Please print the full listing exactly.

START

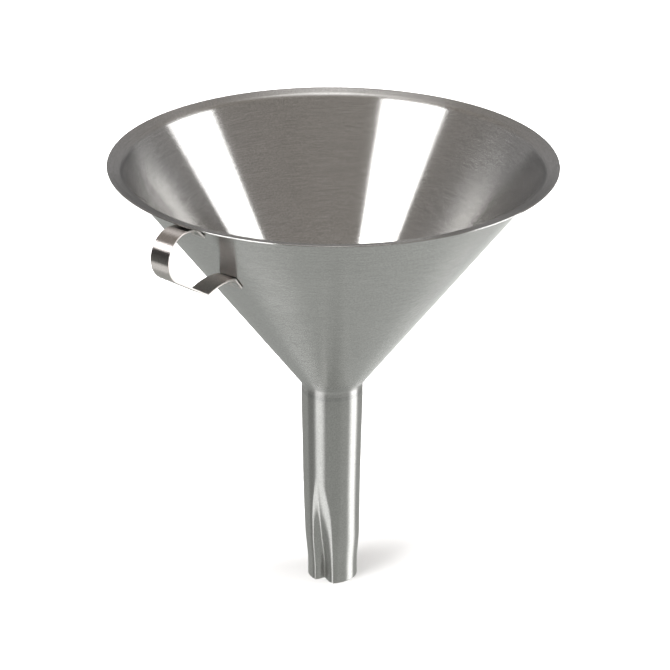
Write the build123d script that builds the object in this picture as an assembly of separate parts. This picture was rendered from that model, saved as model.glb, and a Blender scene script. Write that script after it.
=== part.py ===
from build123d import *
import math
import os

# Canning funnel, millimetres. +Z is up. The origin is on the axis at the neck, where the straight collar
# begins to open into the cone: that ring is what seats in the mouth of a jar or bottle. The handle is at +X.

# sheet and bowl
SHEET = 0.7                    # thickness of the bowl and the spout
HALF_ANGLE = 37.1              # between the cone's wall and the axis, degrees
COLLAR_RADIUS = 14.1           # outside of the straight collar under the cone
COLLAR_END = -1.2              # where the collar stops and the weld begins
NECK_BEND = 3.6                # outside radius of the bend from collar to cone
RIM_RADIUS = 100.0             # widest point of the lip
LIP_BEND = 4.0                 # radius under the lip, where the cone turns outwards
LIP_RISE = 12.0                # slope of the lip above horizontal, degrees
LIP_FLAT = 4.6                 # straight part of the lip, before its rounded edge

# spout
WELD_HEIGHT = 2.0              # height of the weld bead between collar and spout
WELD_CROWN_OUT = 0.02          # the bead is ground nearly flush outside
WELD_CROWN_IN = 0.3            # and left as laid inside
TAPER_START = -7.0
TAPER_END = -74.0
TAPER_RADIUS = 12.7            # outside radius where the swaged end begins
SWAGE_END = -93.0
OUTLET_RADIUS = 11.5
OUTLET = -98.9                 # height of the cut end

# air groove pressed into the spout
GROOVE_TOP = -42.0             # the groove fades out here
GROOVE_ANGLE = 9.8             # direction of the groove's bottom, degrees from the handle
GROOVE_DEPTH = 4.9             # at the outlet
GROOVE_NARROW = 15.0           # half width at the outlet on the side of the handle, degrees
GROOVE_WIDE = 30.0             # half width on the other side
GROOVE_FULL_WIDTH = 22.0       # length over which the groove opens to its full width
GROOVE_STEPS = 16              # sections along the groove
VALLEY_SOFTNESS = 2.7          # rounding of the groove's bottom, degrees
LOBE_SOFTNESS = 0.13           # rounding of the groove's two shoulders
LOBE_BULGE = 0.11              # how far the wide side's shoulder swells, per mm of depth
LOBE_ANGLE = 31.0              # where it swells, degrees from the groove
SHIFT = 0.13                   # how far the section moves sideways, per mm of depth
SHIFT_ANGLE = 123.0            # and which way, degrees from the handle

# handle
STRIP_WIDTH = 10.0
STRIP = 0.8                    # thickness of the strip
TAB_GAP = 0.12                 # between each tab and the cone, at the tab's end
LOOP_CENTRE = (101.5, 95.5)    # centre of the loop's round end: distance from the axis and height
LOOP_RADIUS = 11.1             # of the middle of the strip's thickness
LOOP_TOP_SLOPE = 4.5           # the upper run rises this many degrees away from the cone
LOOP_LOW_SLOPE = 32.3          # the straight run under the loop falls this many degrees towards the cone
CORNER_RADIUS = 1.0            # sharp corner where the strip turns back to the cone
CORNER_REACH = 88.6            # distance of that corner from the axis
UPPER_TAB = 6.2
UPPER_TAB_TILT = 7.5           # the upper tab lifts off the cone towards the lip, degrees
LOWER_TAB = 6.4
LOWER_RUN_HEADINGS = (159.0, 190.0)   # the lower run bows upwards between these two headings
TAB_BEND = 1.4                 # bend radius at both tabs, middle of the strip's thickness

# spot welds
SPOT_RADIUS = 1.6
SPOT_PROUD = 0.12              # the weld button stands out of the tab by this much
SPOT_SPREAD = 2.5              # each of the two spots is this far from the middle of the strip
SPOT_UP = 2.4                  # distance of the spots from the end of their tab

SLOPE = math.tan(math.radians(HALF_ANGLE))
WALL = (math.sin(math.radians(HALF_ANGLE)), math.cos(math.radians(HALF_ANGLE)))   # direction up the wall
NORMAL = (WALL[1], -WALL[0])                                                      # out of the cone, downwards
APEX = NECK_BEND * WALL[0] - (COLLAR_RADIUS + NECK_BEND * (1 - WALL[1])) / SLOPE


def cone_radius(height):
    """Radius of the cone's outer surface."""
    return SLOPE * (height - APEX)


def along(point, direction, distance):
    return (point[0] + direction[0] * distance, point[1] + direction[1] * distance)


def heading(degrees):
    return (math.cos(math.radians(degrees)), math.sin(math.radians(degrees)))


# ---- bowl ----

def lip_centre():
    """Centre of the bend under the lip, placed so that the rounded edge ends at RIM_RADIUS."""
    lip_normal = heading(LIP_RISE + 90)
    flat = heading(LIP_RISE)
    reach = LIP_BEND * lip_normal[0] + LIP_FLAT * flat[0] + SHEET / 2 * lip_normal[0] + SHEET / 2
    radius = RIM_RADIUS - reach
    height = APEX + (radius - LIP_BEND * NORMAL[0]) / SLOPE + LIP_BEND * NORMAL[1]
    return (radius, height)


def bowl_face(inset):
    """The bowl's profile on one face of the sheet, from the collar's end to the lip's edge."""
    neck_centre = (COLLAR_RADIUS + NECK_BEND, 0)
    neck_radius = NECK_BEND + inset
    centre = lip_centre()
    lip_radius = LIP_BEND + inset
    collar = (COLLAR_RADIUS - inset, COLLAR_END)
    cone_low = along(neck_centre, NORMAL, -neck_radius)
    cone_high = along(centre, NORMAL, -lip_radius)
    flat_start = along(centre, heading(LIP_RISE + 90), lip_radius)
    flat_end = along(flat_start, heading(LIP_RISE), LIP_FLAT)
    edges = [
        Line(collar, (COLLAR_RADIUS - inset, 0)),
        CenterArc(neck_centre, neck_radius, 180, -HALF_ANGLE),
        Line(cone_low, cone_high),
        CenterArc(centre, lip_radius, 180 - HALF_ANGLE, HALF_ANGLE - 90 + LIP_RISE),
        Line(flat_start, flat_end),
    ]
    return edges, collar, flat_end


def make_bowl():
    outer, outer_start, outer_end = bowl_face(0)
    inner, inner_start, inner_end = bowl_face(SHEET)
    edge_centre = ((outer_end[0] + inner_end[0]) / 2, (outer_end[1] + inner_end[1]) / 2)
    rim_edge = CenterArc(edge_centre, SHEET / 2, LIP_RISE - 90, 180)
    collar_end = Line(outer_start, inner_start)
    profile = make_face(Curve() + outer + [rim_edge] + inner + [collar_end])
    return revolve(Plane.XZ * profile, Axis.Z)


# ---- spout ----

def smooth_step(value):
    value = min(max(value, 0.0), 1.0)
    return value * value * (3 - 2 * value)


def base_radius(height):
    """Outside radius of the spout before the groove is pressed."""
    taper = min(max((TAPER_START - height) / (TAPER_START - TAPER_END), 0.0), 1.0)
    radius = COLLAR_RADIUS + (TAPER_RADIUS - COLLAR_RADIUS) * taper
    swage = smooth_step((TAPER_END - height) / (TAPER_END - SWAGE_END))
    return radius + (OUTLET_RADIUS - TAPER_RADIUS) * swage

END

- Result
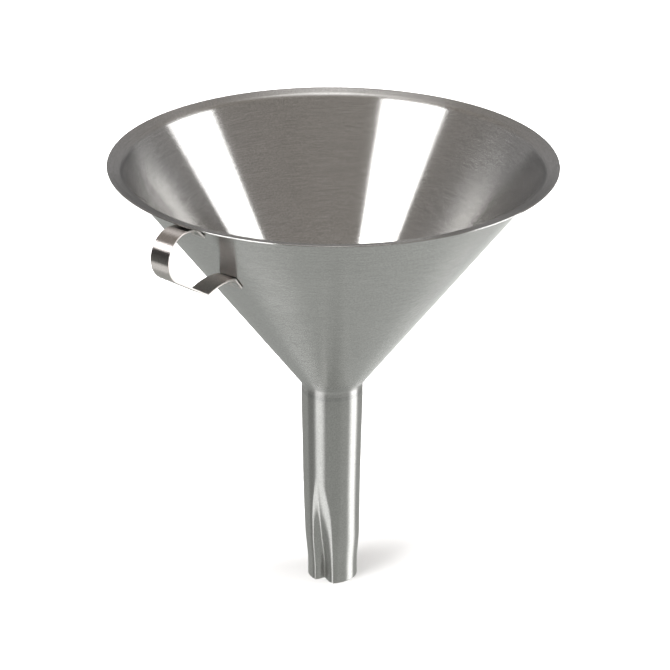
Write the build123d script that builds the object in this picture as an assembly of separate parts. This picture was rendered from that model, saved as model.glb, and a Blender scene script. Write that script after it.
=== part.py ===
from build123d import *
import math
import os

# Canning funnel, millimetres. +Z is up. The origin is on the axis at the neck, where the straight collar
# begins to open into the cone: that ring is what seats in the mouth of a jar or bottle. The handle is at +X.

# sheet and bowl
SHEET = 0.7                    # thickness of the bowl and the spout
HALF_ANGLE = 37.1              # between the cone's wall and the axis, degrees
COLLAR_RADIUS = 14.1           # outside of the straight collar under the cone
COLLAR_END = -1.2              # where the collar stops and the weld begins
NECK_BEND = 3.6                # outside radius of the bend from collar to cone
RIM_RADIUS = 100.0             # widest point of the lip
LIP_BEND = 4.0                 # radius under the lip, where the cone turns outwards
LIP_RISE = 12.0                # slope of the lip above horizontal, degrees
LIP_FLAT = 4.6                 # straight part of the lip, before its rounded edge

# spout
WELD_HEIGHT = 2.0              # height of the weld bead between collar and spout
WELD_CROWN_OUT = 0.02          # the bead is ground nearly flush outside
WELD_CROWN_IN = 0.3            # and left as laid inside
TAPER_START = -7.0
TAPER_END = -74.0
TAPER_RADIUS = 12.7            # outside radius where the swaged end begins
SWAGE_END = -93.0
OUTLET_RADIUS = 11.5
OUTLET = -98.9                 # height of the cut end

# air groove pressed into the spout
GROOVE_TOP = -42.0             # the groove fades out here
GROOVE_ANGLE = 9.8             # direction of the groove's bottom, degrees from the handle
GROOVE_DEPTH = 4.9             # at the outlet
GROOVE_NARROW = 15.0           # half width at the outlet on the side of the handle, degrees
GROOVE_WIDE = 30.0             # half width on the other side
GROOVE_FULL_WIDTH = 22.0       # length over which the groove opens to its full width
GROOVE_STEPS = 16              # sections along the groove
VALLEY_SOFTNESS = 2.7          # rounding of the groove's bottom, degrees
LOBE_SOFTNESS = 0.13           # rounding of the groove's two shoulders
LOBE_BULGE = 0.11              # how far the wide side's shoulder swells, per mm of depth
LOBE_ANGLE = 31.0              # where it swells, degrees from the groove
SHIFT = 0.13                   # how far the section moves sideways, per mm of depth
SHIFT_ANGLE = 123.0            # and which way, degrees from the handle

# handle
STRIP_WIDTH = 10.0
STRIP = 0.8                    # thickness of the strip
TAB_GAP = 0.12                 # between each tab and the cone, at the tab's end
LOOP_CENTRE = (101.5, 95.5)    # centre of the loop's round end: distance from the axis and height
LOOP_RADIUS = 11.1             # of the middle of the strip's thickness
LOOP_TOP_SLOPE = 4.5           # the upper run rises this many degrees away from the cone
LOOP_LOW_SLOPE = 32.3          # the straight run under the loop falls this many degrees towards the cone
CORNER_RADIUS = 1.0            # sharp corner where the strip turns back to the cone
CORNER_REACH = 88.6            # distance of that corner from the axis
UPPER_TAB = 6.2
UPPER_TAB_TILT = 7.5           # the upper tab lifts off the cone towards the lip, degrees
LOWER_TAB = 6.4
LOWER_RUN_HEADINGS = (159.0, 190.0)   # the lower run bows upwards between these two headings
TAB_BEND = 1.4                 # bend radius at both tabs, middle of the strip's thickness

# spot welds
SPOT_RADIUS = 1.6
SPOT_PROUD = 0.12              # the weld button stands out of the tab by this much
SPOT_SPREAD = 2.5              # each of the two spots is this far from the middle of the strip
SPOT_UP = 2.4                  # distance of the spots from the end of their tab

SLOPE = math.tan(math.radians(HALF_ANGLE))
WALL = (math.sin(math.radians(HALF_ANGLE)), math.cos(math.radians(HALF_ANGLE)))   # direction up the wall
NORMAL = (WALL[1], -WALL[0])                                                      # out of the cone, downwards
APEX = NECK_BEND * WALL[0] - (COLLAR_RADIUS + NECK_BEND * (1 - WALL[1])) / SLOPE


def cone_radius(height):
    """Radius of the cone's outer surface."""
    return SLOPE * (height - APEX)


def along(point, direction, distance):
    return (point[0] + direction[0] * distance, point[1] + direction[1] * distance)


def heading(degrees):
    return (math.cos(math.radians(degrees)), math.sin(math.radians(degrees)))


# ---- bowl ----

def lip_centre():
    """Centre of the bend under the lip, placed so that the rounded edge ends at RIM_RADIUS."""
    lip_normal = heading(LIP_RISE + 90)
    flat = heading(LIP_RISE)
    reach = LIP_BEND * lip_normal[0] + LIP_FLAT * flat[0] + SHEET / 2 * lip_normal[0] + SHEET / 2
    radius = RIM_RADIUS - reach
    height = APEX + (radius - LIP_BEND * NORMAL[0]) / SLOPE + LIP_BEND * NORMAL[1]
    return (radius, height)


def bowl_face(inset):
    """The bowl's profile on one face of the sheet, from the collar's end to the lip's edge."""
    neck_centre = (COLLAR_RADIUS + NECK_BEND, 0)
    neck_radius = NECK_BEND + inset
    centre = lip_centre()
    lip_radius = LIP_BEND + inset
    collar = (COLLAR_RADIUS - inset, COLLAR_END)
    cone_low = along(neck_centre, NORMAL, -neck_radius)
    cone_high = along(centre, NORMAL, -lip_radius)
    flat_start = along(centre, heading(LIP_RISE + 90), lip_radius)
    flat_end = along(flat_start, heading(LIP_RISE), LIP_FLAT)
    edges = [
        Line(collar, (COLLAR_RADIUS - inset, 0)),
        CenterArc(neck_centre, neck_radius, 180, -HALF_ANGLE),
        Line(cone_low, cone_high),
        CenterArc(centre, lip_radius, 180 - HALF_ANGLE, HALF_ANGLE - 90 + LIP_RISE),
        Line(flat_start, flat_end),
    ]
    return edges, collar, flat_end


def make_bowl():
    outer, outer_start, outer_end = bowl_face(0)
    inner, inner_start, inner_end = bowl_face(SHEET)
    edge_centre = ((outer_end[0] + inner_end[0]) / 2, (outer_end[1] + inner_end[1]) / 2)
    rim_edge = CenterArc(edge_centre, SHEET / 2, LIP_RISE - 90, 180)
    collar_end = Line(outer_start, inner_start)
    profile = make_face(Curve() + outer + [rim_edge] + inner + [collar_end])
    return revolve(Plane.XZ * profile, Axis.Z)


# ---- spout ----

def smooth_step(value):
    value = min(max(value, 0.0), 1.0)
    return value * value * (3 - 2 * value)


def base_radius(height):
    """Outside radius of the spout before the groove is pressed."""
    taper = min(max((TAPER_START - height) / (TAPER_START - TAPER_END), 0.0), 1.0)
    radius = COLLAR_RADIUS + (TAPER_RADIUS - COLLAR_RADIUS) * taper
    swage = smooth_step((TAPER_END - height) / (TAPER_END - SWAGE_END))
    return radius + (OUTLET_RADIUS - TAPER_RADIUS) * swage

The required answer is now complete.